> LISTED ENTRIES:
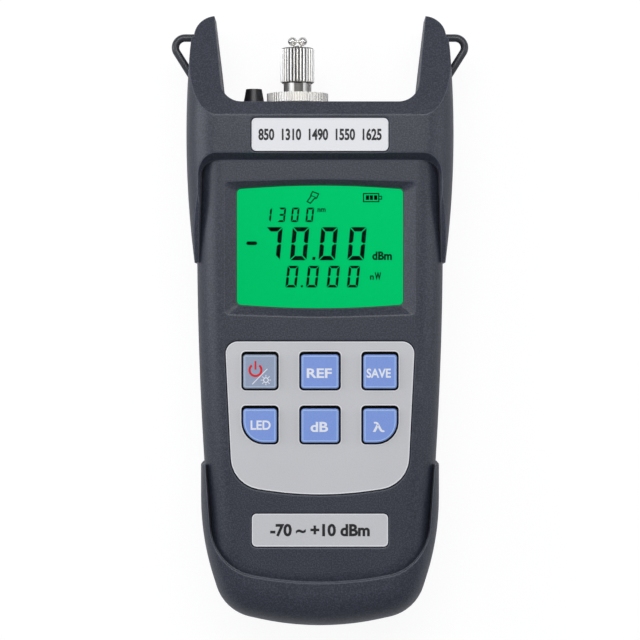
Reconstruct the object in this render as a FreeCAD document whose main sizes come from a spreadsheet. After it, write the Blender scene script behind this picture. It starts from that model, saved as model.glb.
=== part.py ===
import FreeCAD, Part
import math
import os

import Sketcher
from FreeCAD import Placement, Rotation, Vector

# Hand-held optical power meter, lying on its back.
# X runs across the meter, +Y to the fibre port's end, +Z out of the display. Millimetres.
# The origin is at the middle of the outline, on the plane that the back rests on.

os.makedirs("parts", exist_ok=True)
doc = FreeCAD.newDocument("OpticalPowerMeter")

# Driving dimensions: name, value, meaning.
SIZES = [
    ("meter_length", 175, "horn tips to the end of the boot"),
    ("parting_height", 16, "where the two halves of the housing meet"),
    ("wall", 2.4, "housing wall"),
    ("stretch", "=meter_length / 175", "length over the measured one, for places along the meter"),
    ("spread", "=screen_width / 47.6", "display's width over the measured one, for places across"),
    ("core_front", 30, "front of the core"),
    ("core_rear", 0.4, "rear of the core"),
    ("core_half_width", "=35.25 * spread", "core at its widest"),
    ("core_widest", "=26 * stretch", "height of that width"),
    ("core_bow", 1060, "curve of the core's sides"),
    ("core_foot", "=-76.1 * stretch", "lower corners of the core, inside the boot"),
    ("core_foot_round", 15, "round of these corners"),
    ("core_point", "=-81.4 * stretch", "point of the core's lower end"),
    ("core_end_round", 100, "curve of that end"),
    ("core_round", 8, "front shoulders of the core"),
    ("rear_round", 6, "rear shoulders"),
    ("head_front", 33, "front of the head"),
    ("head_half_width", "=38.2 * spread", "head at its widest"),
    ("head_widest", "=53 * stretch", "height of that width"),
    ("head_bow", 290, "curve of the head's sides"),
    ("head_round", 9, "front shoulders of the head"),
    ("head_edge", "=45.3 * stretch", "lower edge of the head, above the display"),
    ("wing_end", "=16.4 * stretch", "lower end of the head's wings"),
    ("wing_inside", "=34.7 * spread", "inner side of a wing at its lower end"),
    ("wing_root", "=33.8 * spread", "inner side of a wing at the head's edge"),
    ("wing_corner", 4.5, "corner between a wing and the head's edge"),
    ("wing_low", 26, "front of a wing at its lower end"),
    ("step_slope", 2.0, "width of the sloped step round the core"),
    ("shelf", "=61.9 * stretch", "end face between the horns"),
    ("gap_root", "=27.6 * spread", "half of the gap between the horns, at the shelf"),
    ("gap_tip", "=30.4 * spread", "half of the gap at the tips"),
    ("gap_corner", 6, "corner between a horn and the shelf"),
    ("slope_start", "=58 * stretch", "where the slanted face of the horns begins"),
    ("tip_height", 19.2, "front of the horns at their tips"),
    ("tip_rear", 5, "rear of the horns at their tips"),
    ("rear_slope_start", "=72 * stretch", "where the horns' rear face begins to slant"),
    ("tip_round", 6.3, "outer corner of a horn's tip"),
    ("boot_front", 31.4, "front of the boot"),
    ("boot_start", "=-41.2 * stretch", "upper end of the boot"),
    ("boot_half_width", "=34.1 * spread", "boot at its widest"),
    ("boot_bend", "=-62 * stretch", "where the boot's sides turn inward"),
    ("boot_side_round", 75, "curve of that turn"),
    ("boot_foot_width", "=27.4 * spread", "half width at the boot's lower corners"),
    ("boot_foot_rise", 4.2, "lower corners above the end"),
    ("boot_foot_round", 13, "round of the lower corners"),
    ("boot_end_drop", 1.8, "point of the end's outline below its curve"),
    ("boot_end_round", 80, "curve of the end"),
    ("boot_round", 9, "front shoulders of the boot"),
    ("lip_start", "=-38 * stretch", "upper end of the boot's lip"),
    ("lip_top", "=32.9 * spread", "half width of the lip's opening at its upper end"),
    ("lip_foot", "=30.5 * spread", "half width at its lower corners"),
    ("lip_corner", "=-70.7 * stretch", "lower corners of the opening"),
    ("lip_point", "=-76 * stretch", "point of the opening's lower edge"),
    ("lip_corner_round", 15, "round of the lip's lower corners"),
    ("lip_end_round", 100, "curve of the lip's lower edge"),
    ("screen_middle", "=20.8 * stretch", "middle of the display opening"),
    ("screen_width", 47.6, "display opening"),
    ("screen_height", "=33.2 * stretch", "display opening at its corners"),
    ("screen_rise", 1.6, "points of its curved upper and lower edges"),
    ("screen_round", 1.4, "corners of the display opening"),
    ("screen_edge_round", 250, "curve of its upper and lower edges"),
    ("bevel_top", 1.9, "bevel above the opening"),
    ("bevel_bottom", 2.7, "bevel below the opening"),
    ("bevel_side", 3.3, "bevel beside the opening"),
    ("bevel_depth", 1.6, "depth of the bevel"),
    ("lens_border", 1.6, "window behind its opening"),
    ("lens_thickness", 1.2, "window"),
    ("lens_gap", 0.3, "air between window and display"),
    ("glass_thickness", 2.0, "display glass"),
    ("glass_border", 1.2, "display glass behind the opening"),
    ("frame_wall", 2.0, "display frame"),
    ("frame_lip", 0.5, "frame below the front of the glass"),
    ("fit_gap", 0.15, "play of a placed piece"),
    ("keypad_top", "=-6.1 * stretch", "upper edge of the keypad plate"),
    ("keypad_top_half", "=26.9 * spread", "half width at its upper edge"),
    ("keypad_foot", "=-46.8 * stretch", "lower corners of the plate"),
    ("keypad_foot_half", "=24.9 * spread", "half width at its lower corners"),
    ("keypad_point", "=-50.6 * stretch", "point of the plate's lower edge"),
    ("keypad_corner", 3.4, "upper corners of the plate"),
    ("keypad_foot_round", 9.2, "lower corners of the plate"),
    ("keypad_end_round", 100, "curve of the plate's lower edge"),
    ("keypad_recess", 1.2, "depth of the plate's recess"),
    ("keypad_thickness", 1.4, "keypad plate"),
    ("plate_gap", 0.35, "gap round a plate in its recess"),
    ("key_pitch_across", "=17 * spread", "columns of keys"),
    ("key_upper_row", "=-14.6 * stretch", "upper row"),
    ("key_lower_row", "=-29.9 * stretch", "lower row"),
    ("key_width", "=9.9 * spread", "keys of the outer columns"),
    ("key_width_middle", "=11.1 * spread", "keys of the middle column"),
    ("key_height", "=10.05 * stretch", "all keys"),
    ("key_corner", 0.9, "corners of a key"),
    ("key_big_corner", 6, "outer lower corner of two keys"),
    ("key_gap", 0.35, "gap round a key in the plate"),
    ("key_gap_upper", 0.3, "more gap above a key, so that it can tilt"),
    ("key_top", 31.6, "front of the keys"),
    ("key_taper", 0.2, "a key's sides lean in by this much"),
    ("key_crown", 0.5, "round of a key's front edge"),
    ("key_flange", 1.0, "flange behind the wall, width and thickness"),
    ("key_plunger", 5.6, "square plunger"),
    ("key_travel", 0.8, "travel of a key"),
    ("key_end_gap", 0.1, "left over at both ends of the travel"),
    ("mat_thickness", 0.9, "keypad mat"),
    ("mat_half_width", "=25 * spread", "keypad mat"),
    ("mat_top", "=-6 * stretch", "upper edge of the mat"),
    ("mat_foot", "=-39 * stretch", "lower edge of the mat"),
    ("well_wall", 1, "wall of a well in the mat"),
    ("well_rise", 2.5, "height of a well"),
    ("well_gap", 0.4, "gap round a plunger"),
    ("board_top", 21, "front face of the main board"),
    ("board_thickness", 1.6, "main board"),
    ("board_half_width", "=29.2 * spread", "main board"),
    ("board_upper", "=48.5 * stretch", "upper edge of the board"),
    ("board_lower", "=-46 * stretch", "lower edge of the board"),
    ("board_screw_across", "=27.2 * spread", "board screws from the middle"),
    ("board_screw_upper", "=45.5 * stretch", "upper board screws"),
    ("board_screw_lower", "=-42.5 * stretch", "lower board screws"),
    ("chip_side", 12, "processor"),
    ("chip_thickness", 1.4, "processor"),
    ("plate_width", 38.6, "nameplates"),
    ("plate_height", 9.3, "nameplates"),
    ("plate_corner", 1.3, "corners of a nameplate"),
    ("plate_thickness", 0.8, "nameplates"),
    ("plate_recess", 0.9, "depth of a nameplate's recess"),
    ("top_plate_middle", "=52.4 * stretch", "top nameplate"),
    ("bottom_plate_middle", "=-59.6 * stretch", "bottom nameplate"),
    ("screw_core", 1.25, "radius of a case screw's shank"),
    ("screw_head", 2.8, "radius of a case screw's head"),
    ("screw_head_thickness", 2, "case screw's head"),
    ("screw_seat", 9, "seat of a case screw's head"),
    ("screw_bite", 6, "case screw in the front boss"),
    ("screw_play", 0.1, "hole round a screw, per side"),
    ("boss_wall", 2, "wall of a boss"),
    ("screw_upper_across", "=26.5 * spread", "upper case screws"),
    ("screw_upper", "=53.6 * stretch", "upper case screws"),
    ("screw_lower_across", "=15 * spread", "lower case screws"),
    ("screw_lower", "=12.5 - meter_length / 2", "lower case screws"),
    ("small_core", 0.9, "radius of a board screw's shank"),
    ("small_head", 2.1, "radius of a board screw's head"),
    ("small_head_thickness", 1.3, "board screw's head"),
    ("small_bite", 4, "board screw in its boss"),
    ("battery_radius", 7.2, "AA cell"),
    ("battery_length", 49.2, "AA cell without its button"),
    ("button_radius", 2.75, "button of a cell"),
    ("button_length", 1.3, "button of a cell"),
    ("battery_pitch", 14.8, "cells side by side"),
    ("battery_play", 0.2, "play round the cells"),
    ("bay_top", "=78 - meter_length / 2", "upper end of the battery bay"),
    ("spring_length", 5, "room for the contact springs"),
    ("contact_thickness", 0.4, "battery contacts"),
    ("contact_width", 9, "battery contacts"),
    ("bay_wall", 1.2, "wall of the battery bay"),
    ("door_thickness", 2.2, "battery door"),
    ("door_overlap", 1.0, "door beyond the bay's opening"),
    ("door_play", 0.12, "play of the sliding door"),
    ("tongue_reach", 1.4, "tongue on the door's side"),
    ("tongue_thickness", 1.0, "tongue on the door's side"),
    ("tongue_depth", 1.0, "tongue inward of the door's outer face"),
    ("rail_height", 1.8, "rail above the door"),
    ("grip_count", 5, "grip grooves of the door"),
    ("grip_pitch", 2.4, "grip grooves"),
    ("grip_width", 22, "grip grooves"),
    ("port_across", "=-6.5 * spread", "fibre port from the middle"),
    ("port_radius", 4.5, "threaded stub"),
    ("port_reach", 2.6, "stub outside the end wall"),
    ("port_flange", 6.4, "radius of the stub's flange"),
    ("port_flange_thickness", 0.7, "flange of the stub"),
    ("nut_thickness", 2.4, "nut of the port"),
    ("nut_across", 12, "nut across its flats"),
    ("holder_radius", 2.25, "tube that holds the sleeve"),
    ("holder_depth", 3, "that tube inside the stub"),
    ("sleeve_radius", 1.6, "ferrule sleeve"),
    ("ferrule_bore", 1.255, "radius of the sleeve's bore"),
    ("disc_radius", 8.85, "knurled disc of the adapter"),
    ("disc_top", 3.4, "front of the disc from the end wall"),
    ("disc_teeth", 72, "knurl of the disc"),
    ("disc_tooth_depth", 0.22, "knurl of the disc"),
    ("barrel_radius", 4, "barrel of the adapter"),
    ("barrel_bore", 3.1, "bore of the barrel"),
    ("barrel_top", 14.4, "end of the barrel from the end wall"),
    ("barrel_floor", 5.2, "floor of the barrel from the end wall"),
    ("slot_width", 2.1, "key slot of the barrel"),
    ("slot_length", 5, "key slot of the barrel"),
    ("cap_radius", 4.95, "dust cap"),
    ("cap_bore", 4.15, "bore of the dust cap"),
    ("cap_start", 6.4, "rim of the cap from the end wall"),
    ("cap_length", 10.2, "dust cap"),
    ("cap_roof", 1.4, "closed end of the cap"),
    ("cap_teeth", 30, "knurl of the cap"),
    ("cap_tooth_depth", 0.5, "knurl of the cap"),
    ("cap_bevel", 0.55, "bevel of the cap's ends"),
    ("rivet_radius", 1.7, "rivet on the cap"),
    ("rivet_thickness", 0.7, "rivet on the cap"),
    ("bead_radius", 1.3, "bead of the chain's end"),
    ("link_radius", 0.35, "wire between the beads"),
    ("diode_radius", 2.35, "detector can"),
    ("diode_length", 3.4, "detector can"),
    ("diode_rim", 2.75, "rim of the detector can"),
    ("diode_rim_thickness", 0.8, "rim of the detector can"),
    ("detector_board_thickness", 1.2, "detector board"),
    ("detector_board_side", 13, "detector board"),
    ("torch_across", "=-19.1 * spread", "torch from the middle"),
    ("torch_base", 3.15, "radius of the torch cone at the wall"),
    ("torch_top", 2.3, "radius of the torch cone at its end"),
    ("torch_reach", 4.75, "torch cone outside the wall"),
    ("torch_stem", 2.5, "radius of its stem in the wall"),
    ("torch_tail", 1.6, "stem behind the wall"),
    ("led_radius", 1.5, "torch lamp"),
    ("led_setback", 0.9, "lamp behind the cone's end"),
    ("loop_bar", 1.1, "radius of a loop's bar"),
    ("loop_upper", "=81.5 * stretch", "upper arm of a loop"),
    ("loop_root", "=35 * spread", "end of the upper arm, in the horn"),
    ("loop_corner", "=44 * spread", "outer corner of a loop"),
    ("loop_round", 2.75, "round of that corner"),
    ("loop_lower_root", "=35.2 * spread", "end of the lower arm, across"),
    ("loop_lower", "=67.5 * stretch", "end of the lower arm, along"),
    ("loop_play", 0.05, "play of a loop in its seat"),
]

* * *

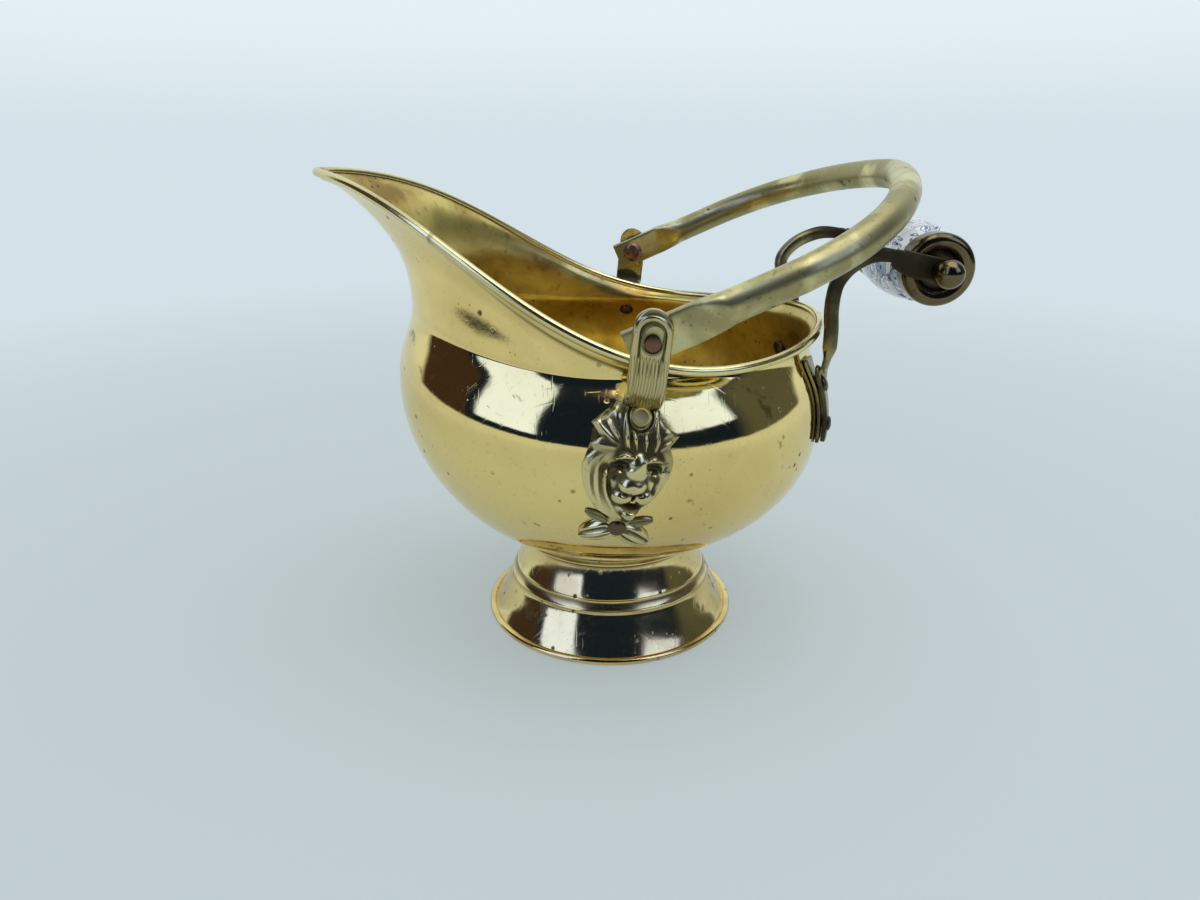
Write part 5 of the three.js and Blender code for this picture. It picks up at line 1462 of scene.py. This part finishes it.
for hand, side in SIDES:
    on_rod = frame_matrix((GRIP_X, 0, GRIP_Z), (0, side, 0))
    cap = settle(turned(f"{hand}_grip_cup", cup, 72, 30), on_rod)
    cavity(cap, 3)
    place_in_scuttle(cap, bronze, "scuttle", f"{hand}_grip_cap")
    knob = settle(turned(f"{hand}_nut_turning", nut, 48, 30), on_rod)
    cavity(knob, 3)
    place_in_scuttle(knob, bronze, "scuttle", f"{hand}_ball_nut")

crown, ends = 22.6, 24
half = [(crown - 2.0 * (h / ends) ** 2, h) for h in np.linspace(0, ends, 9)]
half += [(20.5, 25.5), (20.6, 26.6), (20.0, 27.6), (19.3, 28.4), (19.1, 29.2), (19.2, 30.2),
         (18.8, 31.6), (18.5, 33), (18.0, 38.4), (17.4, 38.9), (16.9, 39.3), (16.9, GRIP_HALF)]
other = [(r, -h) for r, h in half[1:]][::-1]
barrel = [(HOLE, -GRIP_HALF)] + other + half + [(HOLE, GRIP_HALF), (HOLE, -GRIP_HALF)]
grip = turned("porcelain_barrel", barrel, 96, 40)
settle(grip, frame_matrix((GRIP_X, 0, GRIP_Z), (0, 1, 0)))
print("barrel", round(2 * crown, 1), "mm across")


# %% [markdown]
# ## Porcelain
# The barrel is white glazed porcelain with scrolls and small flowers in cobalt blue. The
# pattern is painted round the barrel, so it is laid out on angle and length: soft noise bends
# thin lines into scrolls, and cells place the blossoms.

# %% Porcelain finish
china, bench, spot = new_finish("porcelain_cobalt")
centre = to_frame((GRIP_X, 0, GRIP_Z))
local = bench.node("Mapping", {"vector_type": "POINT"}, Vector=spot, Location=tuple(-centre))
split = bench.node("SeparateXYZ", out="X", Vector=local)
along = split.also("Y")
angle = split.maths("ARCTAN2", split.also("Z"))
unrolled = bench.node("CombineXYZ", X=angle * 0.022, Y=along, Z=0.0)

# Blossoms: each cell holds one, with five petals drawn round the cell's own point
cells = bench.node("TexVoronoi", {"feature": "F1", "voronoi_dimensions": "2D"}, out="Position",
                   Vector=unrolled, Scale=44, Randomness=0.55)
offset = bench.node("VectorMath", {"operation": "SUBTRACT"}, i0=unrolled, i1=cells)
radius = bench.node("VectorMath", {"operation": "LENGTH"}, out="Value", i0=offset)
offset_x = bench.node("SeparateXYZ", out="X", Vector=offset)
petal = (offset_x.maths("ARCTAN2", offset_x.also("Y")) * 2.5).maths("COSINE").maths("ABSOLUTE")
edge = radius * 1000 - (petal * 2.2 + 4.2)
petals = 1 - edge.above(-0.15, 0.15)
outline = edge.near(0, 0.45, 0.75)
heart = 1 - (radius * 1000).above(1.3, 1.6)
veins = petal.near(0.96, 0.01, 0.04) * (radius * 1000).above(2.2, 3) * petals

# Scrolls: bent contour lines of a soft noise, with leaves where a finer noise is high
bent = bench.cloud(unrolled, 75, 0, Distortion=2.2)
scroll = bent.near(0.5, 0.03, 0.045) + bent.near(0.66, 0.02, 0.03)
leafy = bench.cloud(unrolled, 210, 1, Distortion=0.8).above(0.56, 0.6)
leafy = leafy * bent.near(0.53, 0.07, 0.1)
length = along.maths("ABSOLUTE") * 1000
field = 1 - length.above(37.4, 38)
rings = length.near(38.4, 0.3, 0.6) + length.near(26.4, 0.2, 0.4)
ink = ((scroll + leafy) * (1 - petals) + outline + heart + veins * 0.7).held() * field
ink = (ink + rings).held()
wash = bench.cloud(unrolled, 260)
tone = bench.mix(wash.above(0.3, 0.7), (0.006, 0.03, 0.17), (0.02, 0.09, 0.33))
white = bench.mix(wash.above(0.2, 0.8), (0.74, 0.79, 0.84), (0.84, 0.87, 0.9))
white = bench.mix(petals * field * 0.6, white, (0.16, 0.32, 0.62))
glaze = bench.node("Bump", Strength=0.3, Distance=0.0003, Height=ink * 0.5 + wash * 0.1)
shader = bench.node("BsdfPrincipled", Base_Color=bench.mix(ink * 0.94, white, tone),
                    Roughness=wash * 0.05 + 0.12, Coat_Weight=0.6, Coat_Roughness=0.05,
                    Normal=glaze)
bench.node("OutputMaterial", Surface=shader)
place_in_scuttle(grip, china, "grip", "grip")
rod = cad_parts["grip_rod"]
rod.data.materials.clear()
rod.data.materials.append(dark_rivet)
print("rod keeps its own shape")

> THE PROBLEM:
Beginning with the line that contains "Write part 5" and ending with the line that contains "# thin lines", repeat exactly those lines and no others.

> ANSWER FOR THE TASK:
Write part 5 of the three.js and Blender code for this picture. It picks up at line 1462 of scene.py. This part finishes it.
for hand, side in SIDES:
    on_rod = frame_matrix((GRIP_X, 0, GRIP_Z), (0, side, 0))
    cap = settle(turned(f"{hand}_grip_cup", cup, 72, 30), on_rod)
    cavity(cap, 3)
    place_in_scuttle(cap, bronze, "scuttle", f"{hand}_grip_cap")
    knob = settle(turned(f"{hand}_nut_turning", nut, 48, 30), on_rod)
    cavity(knob, 3)
    place_in_scuttle(knob, bronze, "scuttle", f"{hand}_ball_nut")

crown, ends = 22.6, 24
half = [(crown - 2.0 * (h / ends) ** 2, h) for h in np.linspace(0, ends, 9)]
half += [(20.5, 25.5), (20.6, 26.6), (20.0, 27.6), (19.3, 28.4), (19.1, 29.2), (19.2, 30.2),
         (18.8, 31.6), (18.5, 33), (18.0, 38.4), (17.4, 38.9), (16.9, 39.3), (16.9, GRIP_HALF)]
other = [(r, -h) for r, h in half[1:]][::-1]
barrel = [(HOLE, -GRIP_HALF)] + other + half + [(HOLE, GRIP_HALF), (HOLE, -GRIP_HALF)]
grip = turned("porcelain_barrel", barrel, 96, 40)
settle(grip, frame_matrix((GRIP_X, 0, GRIP_Z), (0, 1, 0)))
print("barrel", round(2 * crown, 1), "mm across")


# %% [markdown]
# ## Porcelain
# The barrel is white glazed porcelain with scrolls and small flowers in cobalt blue. The
# pattern is painted round the barrel, so it is laid out on angle and length: soft noise bends
# thin lines into scrolls, and cells place the blossoms.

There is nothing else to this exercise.